» **Directive**
Print the data exactly as it is given, please.

» **Data excerpt**
_ _ _ _ _ _ _

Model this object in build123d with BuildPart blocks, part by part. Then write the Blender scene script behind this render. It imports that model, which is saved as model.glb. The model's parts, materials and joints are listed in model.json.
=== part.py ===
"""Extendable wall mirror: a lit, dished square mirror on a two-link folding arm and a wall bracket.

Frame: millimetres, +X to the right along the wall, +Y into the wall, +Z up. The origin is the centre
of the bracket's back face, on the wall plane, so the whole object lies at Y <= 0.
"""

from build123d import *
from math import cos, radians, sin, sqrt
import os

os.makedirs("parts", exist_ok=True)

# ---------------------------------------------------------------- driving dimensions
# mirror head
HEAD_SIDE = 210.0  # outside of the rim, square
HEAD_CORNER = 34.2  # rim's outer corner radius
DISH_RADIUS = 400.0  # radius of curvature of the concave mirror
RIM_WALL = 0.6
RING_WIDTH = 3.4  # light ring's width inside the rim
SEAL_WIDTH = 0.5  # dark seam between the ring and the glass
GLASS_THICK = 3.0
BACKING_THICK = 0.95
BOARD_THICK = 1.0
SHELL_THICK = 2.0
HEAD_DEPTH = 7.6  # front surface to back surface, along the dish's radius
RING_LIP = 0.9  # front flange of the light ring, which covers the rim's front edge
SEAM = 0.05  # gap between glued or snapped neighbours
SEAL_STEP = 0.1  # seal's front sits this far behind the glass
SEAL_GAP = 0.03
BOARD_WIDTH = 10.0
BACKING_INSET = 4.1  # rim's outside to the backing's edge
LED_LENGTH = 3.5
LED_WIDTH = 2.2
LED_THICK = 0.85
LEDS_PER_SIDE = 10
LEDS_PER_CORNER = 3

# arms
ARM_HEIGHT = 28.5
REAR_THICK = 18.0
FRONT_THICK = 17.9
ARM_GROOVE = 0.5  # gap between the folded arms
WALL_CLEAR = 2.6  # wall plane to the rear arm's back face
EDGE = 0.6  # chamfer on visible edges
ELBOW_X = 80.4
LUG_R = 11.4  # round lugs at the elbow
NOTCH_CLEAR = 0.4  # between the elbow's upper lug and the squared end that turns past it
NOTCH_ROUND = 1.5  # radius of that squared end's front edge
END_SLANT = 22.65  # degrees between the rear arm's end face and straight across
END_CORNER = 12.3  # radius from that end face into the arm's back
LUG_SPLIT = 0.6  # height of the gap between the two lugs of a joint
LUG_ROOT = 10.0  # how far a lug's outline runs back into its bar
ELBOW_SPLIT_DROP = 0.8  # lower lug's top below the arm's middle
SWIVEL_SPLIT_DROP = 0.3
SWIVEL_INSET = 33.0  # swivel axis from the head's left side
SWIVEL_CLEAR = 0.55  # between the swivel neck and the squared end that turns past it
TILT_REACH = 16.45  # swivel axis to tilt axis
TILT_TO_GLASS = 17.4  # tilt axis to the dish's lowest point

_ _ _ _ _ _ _

» **Complete response**
Model this object in build123d with BuildPart blocks, part by part. Then write the Blender scene script behind this render. It imports that model, which is saved as model.glb. The model's parts, materials and joints are listed in model.json.
=== part.py ===
"""Extendable wall mirror: a lit, dished square mirror on a two-link folding arm and a wall bracket.

Frame: millimetres, +X to the right along the wall, +Y into the wall, +Z up. The origin is the centre
of the bracket's back face, on the wall plane, so the whole object lies at Y <= 0.
"""

from build123d import *
from math import cos, radians, sin, sqrt
import os

os.makedirs("parts", exist_ok=True)

# ---------------------------------------------------------------- driving dimensions
# mirror head
HEAD_SIDE = 210.0  # outside of the rim, square
HEAD_CORNER = 34.2  # rim's outer corner radius
DISH_RADIUS = 400.0  # radius of curvature of the concave mirror
RIM_WALL = 0.6
RING_WIDTH = 3.4  # light ring's width inside the rim
SEAL_WIDTH = 0.5  # dark seam between the ring and the glass
GLASS_THICK = 3.0
BACKING_THICK = 0.95
BOARD_THICK = 1.0
SHELL_THICK = 2.0
HEAD_DEPTH = 7.6  # front surface to back surface, along the dish's radius
RING_LIP = 0.9  # front flange of the light ring, which covers the rim's front edge
SEAM = 0.05  # gap between glued or snapped neighbours
SEAL_STEP = 0.1  # seal's front sits this far behind the glass
SEAL_GAP = 0.03
BOARD_WIDTH = 10.0
BACKING_INSET = 4.1  # rim's outside to the backing's edge
LED_LENGTH = 3.5
LED_WIDTH = 2.2
LED_THICK = 0.85
LEDS_PER_SIDE = 10
LEDS_PER_CORNER = 3

# arms
ARM_HEIGHT = 28.5
REAR_THICK = 18.0
FRONT_THICK = 17.9
ARM_GROOVE = 0.5  # gap between the folded arms
WALL_CLEAR = 2.6  # wall plane to the rear arm's back face
EDGE = 0.6  # chamfer on visible edges
ELBOW_X = 80.4
LUG_R = 11.4  # round lugs at the elbow
NOTCH_CLEAR = 0.4  # between the elbow's upper lug and the squared end that turns past it
NOTCH_ROUND = 1.5  # radius of that squared end's front edge
END_SLANT = 22.65  # degrees between the rear arm's end face and straight across
END_CORNER = 12.3  # radius from that end face into the arm's back
LUG_SPLIT = 0.6  # height of the gap between the two lugs of a joint
LUG_ROOT = 10.0  # how far a lug's outline runs back into its bar
ELBOW_SPLIT_DROP = 0.8  # lower lug's top below the arm's middle
SWIVEL_SPLIT_DROP = 0.3
SWIVEL_INSET = 33.0  # swivel axis from the head's left side
SWIVEL_CLEAR = 0.55  # between the swivel neck and the squared end that turns past it
TILT_REACH = 16.45  # swivel axis to tilt axis
TILT_TO_GLASS = 17.4  # tilt axis to the dish's lowest point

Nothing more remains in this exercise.